(Prompt) Copy out each line that has "type" in it.

(Source material)
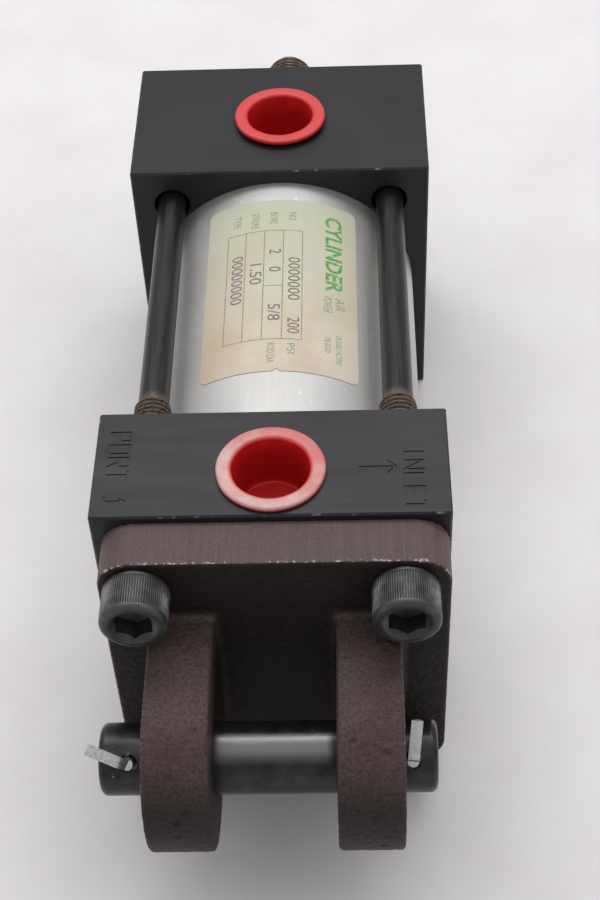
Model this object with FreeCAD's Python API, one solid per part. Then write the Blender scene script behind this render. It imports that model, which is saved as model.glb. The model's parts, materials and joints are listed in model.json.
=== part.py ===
import FreeCAD, Part
import math
import os
from FreeCAD import Vector

# Tie-rod pneumatic cylinder, 2 in bore, 5/8 in rod, with a detachable clevis on its cap end.
# Frame, in millimetres: the origin is where the clevis pin's axis crosses the cylinder's axis, +Y runs
# along the cylinder towards the rod end, +X is across, and +Z is up, through the ports.

INCH = 25.4

# Driving dimensions
HEAD_SIZE = 2.5 * INCH              # square of both end blocks
CAP_LENGTH = 1.0 * INCH
HEAD_LENGTH = 1.5 * INCH
BARREL_SHOWN = 2.775 * INCH         # barrel between the two end blocks
BORE = 2.0 * INCH
BARREL_WALL = 0.125 * INCH
ROD_RADIUS = 0.3125 * INCH
STROKE = 1.5 * INCH
CLEVIS_PLATE = 0.375 * INCH
PIN_TO_PLATE = 0.75 * INCH
PIN_RADIUS = 0.25 * INCH
TIE_SPACING = 1.84 * INCH           # square of the tie rods and of the clevis screws

RUNNING_GAP = 0.04                  # radial clearance of the fits that move
SEAT_GAP = 0.05                     # clearance between pieces that only sit together
HOLE_GAP = 0.25                     # radial clearance of the through holes round screws and tie rods
STOP_GAP = 0.025

# Stations along Y
PLATE_FACE = PIN_TO_PLATE
CAP_FACE = PLATE_FACE + CLEVIS_PLATE
CAP_INNER = CAP_FACE + CAP_LENGTH
HEAD_INNER = CAP_INNER + BARREL_SHOWN
HEAD_FACE = HEAD_INNER + HEAD_LENGTH
HALF_HEAD = HEAD_SIZE / 2
HALF_TIE = TIE_SPACING / 2
BORE_RADIUS = BORE / 2
BARREL_RADIUS = BORE_RADIUS + BARREL_WALL

# Barrel seats
SEAT_DEPTH = 4.0
GASKET = 1.0

# Ports
PORT_RADIUS = 8.05
PORT_DEPTH = 15.5
PORT_SINK = 0.8                     # chamfer at the mouth
CAP_PORT_Y = CAP_FACE + 10.5
HEAD_PORT_Y = HEAD_INNER + 17.75
PASSAGE_RADIUS = 3.0
PASSAGE_Z = 19.6
BLOCK_CHAMFER = 0.35

# Tie rods and their nuts
TIE_SHANK = 3.0
TIE_THREAD = 3.65
TIE_END = CAP_INNER - 12.0          # how deep the rods screw into the cap
TIE_THREAD_SHOWN = 9.6
TIE_NUT_FLATS = 0.4375 * INCH
TIE_NUT_HEIGHT = 6.0
TIE_NUT_POCKET = (6.9, 8.6)         # radius, depth below the outer face
TIE_NUT_SEAT = HEAD_FACE - TIE_NUT_POCKET[1]
TIE_ROD_END = HEAD_FACE - 0.8

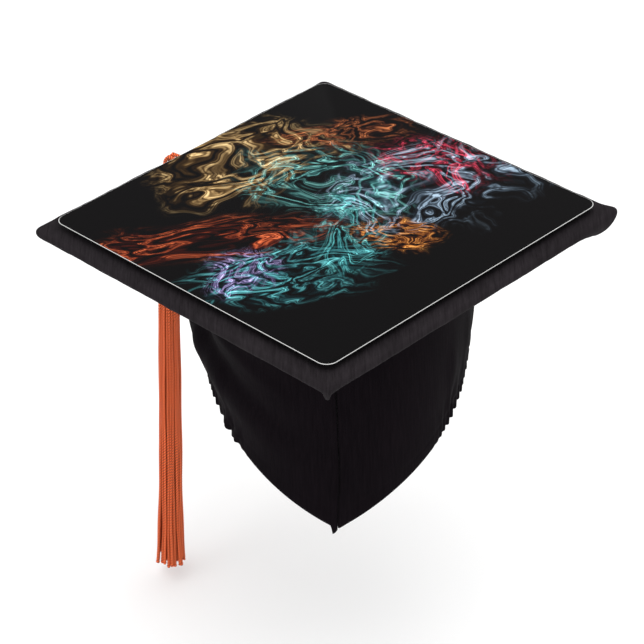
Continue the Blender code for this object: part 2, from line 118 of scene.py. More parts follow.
def surface(made, colour, height=None, distance=0.0, strength=1.0):
    """Feeds a new material's colour, and its relief of distance metres, and returns it."""
    material, tree, shader = made
    if colour is not None:
        tree.links.new(colour, shader.inputs["Base Color"])
    if height is not None:
        bump = add(tree, "Bump", {"Height": height, "Distance": distance, "Strength": strength})
        tree.links.new(bump, shader.inputs["Normal"])
    return material


def build_studio():
    scene = bpy.context.scene
    scene.view_settings.view_transform = "Standard"
    turn, down, roll = CAMERA_TURN, CAMERA_DOWN, CAMERA_ROLL
    ahead = Vector((math.sin(turn) * math.cos(down), math.cos(turn) * math.cos(down), -math.sin(down)))
    level = Vector((math.cos(turn), -math.sin(turn), 0.0))
    up = level.cross(ahead)
    right = level * math.cos(roll) + up * math.sin(roll)
    up = up * math.cos(roll) - level * math.sin(roll)
    camera = bpy.data.objects.new("camera", bpy.data.cameras.new("camera"))
    camera.data.lens = CAMERA_LENS
    place = Vector(CAMERA_AIM) - CAMERA_DISTANCE * ahead
    camera.matrix_world = Matrix.Translation(place) @ Matrix((right, up, -ahead)).transposed().to_4x4()
    scene.collection.objects.link(camera)
    scene.camera = camera

    world = bpy.data.worlds.new("white_room")
    world.use_nodes = True
    light = world.node_tree.nodes["Background"].inputs
    light["Color"].default_value = linear("#ffffff")
    light["Strength"].default_value = ROOM_LIGHT
    scene.world = world

    for name, place, size, power in SOFT_BOXES:
        light = bpy.data.lights.new(name, "AREA")
        light.shape = "SQUARE"
        light.size = size
        light.energy = power
        lamp = bpy.data.objects.new(name, light)
        lamp.location = place
        lamp.rotation_euler = (-Vector(place)).to_track_quat("-Z", "Y").to_euler()
        scene.collection.objects.link(lamp)

    floor_mesh = bpy.data.meshes.new("floor")
    half = FLOOR_HALF
    height = cad_box[0][2] - FLOOR_GAP
    floor_mesh.from_pydata([(x, y, height) for x in (-half, half) for y in (-half, half)], [], [(0, 2, 3, 1)])
    paint, _, _ = new_material("pale_studio_paint", Base_Color=linear("#fbfbfb"), Roughness=0.9)
    floor_mesh.materials.append(paint)
    floor = bpy.data.objects.new("floor", floor_mesh)
    scene.collection.objects.link(floor)


build_studio()


# ---- Tassel cord ----
# One twisted rayon cord, doubled: it is looped round the button, its two legs lie
# along the board and bend down over the edge, and both ends are tied in one knot.

CORD_DIAMETER = 0.0026
CORD_TWIST = 0.0058
CORD_PLIES = 3
CORD_SIDES = 18
LEG_SPACING = 0.0042
LOOP_RADIUS = 0.0056
LOOP_ARC_START = math.radians(80)
LOOP_ARC_SWEEP = math.radians(200)
LOOP_OPENING = 1.9
EDGE_BEND = 0.0058
CORD_SPACING = 0.0007
HANG_LEAN = 0.058
PLY_CORE = 0.84
# Share of the drop from the bend to the knot, and how far apart the legs are there
DROP_SHAPE = ((1.0, 0.0), (0.85, 0.2), (0.55, 0.85), (0.25, 1.0))

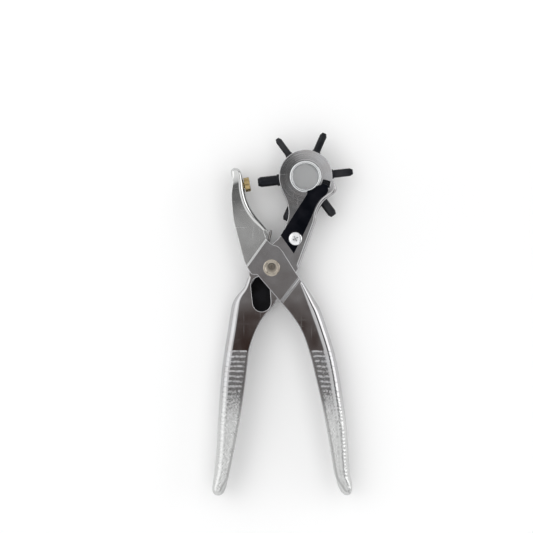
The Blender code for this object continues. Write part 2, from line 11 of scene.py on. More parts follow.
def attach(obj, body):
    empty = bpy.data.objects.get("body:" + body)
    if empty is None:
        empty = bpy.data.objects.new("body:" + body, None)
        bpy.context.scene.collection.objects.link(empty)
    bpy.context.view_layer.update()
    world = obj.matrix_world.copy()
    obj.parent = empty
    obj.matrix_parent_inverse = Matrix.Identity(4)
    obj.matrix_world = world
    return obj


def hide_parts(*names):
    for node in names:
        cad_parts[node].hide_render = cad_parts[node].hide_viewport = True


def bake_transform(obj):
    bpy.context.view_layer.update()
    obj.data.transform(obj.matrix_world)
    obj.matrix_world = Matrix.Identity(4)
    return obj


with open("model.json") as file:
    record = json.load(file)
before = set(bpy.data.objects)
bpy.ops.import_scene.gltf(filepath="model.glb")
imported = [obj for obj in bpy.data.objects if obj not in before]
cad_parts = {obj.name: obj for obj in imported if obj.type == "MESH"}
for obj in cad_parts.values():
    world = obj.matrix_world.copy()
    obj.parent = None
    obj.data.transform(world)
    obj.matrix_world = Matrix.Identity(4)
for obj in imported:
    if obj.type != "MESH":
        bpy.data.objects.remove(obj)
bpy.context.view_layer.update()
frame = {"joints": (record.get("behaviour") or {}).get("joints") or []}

MM = 0.001
JOINTS = {joint["name"]: joint for joint in frame["joints"]}
GAP = 0.3

# Sheet metal, as in the CAD
SHEET = 1.6
INSIDE = 1    # material index of a sheet's inner face
CHEEK = 7.3    # mid plane to the outer face of a cheek
CRANK = SHEET + GAP    # outward joggle of the anvil lever's pivot cheeks
MID = JOINTS["jaw_pivot"]["pos_m"][2] / MM
UPPER_BEND = (12.9, 144.2, 1.3)    # joggle above the pivot: distance, direction, length of the slope
LOWER_BEND = (17.3, -37.7, 2.6)
EDGE_R = 0.5    # rounding of the sheet's cut edges
BEND_STEPS = 10
WEB_STEPS = 8
JOGGLE_STEPS = 10
OUTLINE_STEP = 1.2

# Grip
GRIP_TOP = -49.0    # the grid of the grip starts here
GRIP_ROWS = 300
GRIP_COLUMNS = 20
RIB_TOP = -54.3    # first rib
RIB_PITCH = 3.25
RIB_HEIGHT = 0.14
RIB_WIDTH = 0.27
RIB_WAVER = 0.6    # how far a rib strays from its line
RIBS_FADE = (74.0, 104.0)    # the ribs give way to dimples between these distances below the pivot
DIMPLE_PITCH = (1.9, 2.5)
DIMPLE_HEIGHT = 0.26
DIMPLE_STRAY = 1.6    # how far the dimples' waves run out of step, in radians
RIM_WIDTH = 1.3    # smooth rim along the grip's inner edge
WEB_SHARE = 0.25    # height of the dimples on the grip's web
WEB_FADE = (90.0, 130.0)    # where they start on the web
GRIP_BOW = 0.03

# Pivot
RIVET_R = 3.0
RIVET_HEAD_R = 5.6
PEEN_R = 4.6
PEEN_T = 1.3
WASHER_R = 6.4
WASHER_T = 0.8
BUSH_WALL = 0.9

# Wheel
WHEEL = tuple(c / MM for c in JOINTS["wheel_spin"]["pos_m"][:2])
HEAD_R = 17.5
HEAD_ARC_DEG = (-6.0, 172.0)
HUB_R = 16.5
HUB_HALF = 5.3
AXLE_BORE_R = 8.2
AXLE_WALL = 0.9
AXLE_FLANGE_R = 10.3
AXLE_FLANGE_T = 0.7
TUBE_COUNT = 6
FIRST_TUBE_DEG = 186.4
TUBE_TIP_R = 31.2
TUBE_WALL = 1.1
TUBE_BORES = (4.5, 2.0, 2.5, 3.0, 3.5, 4.0)
TUBE_SHANK_R = 2.5
TUBE_FOOT_R = 11.0
GROOVE_DEG = -21.0
GROOVE_R = 11.2    # inner end of a groove
GROOVE_W = 3.2
GROOVE_DEPTH = 1.9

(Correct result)
cad_parts = {obj.name: obj for obj in imported if obj.type == "MESH"}
    if obj.type != "MESH":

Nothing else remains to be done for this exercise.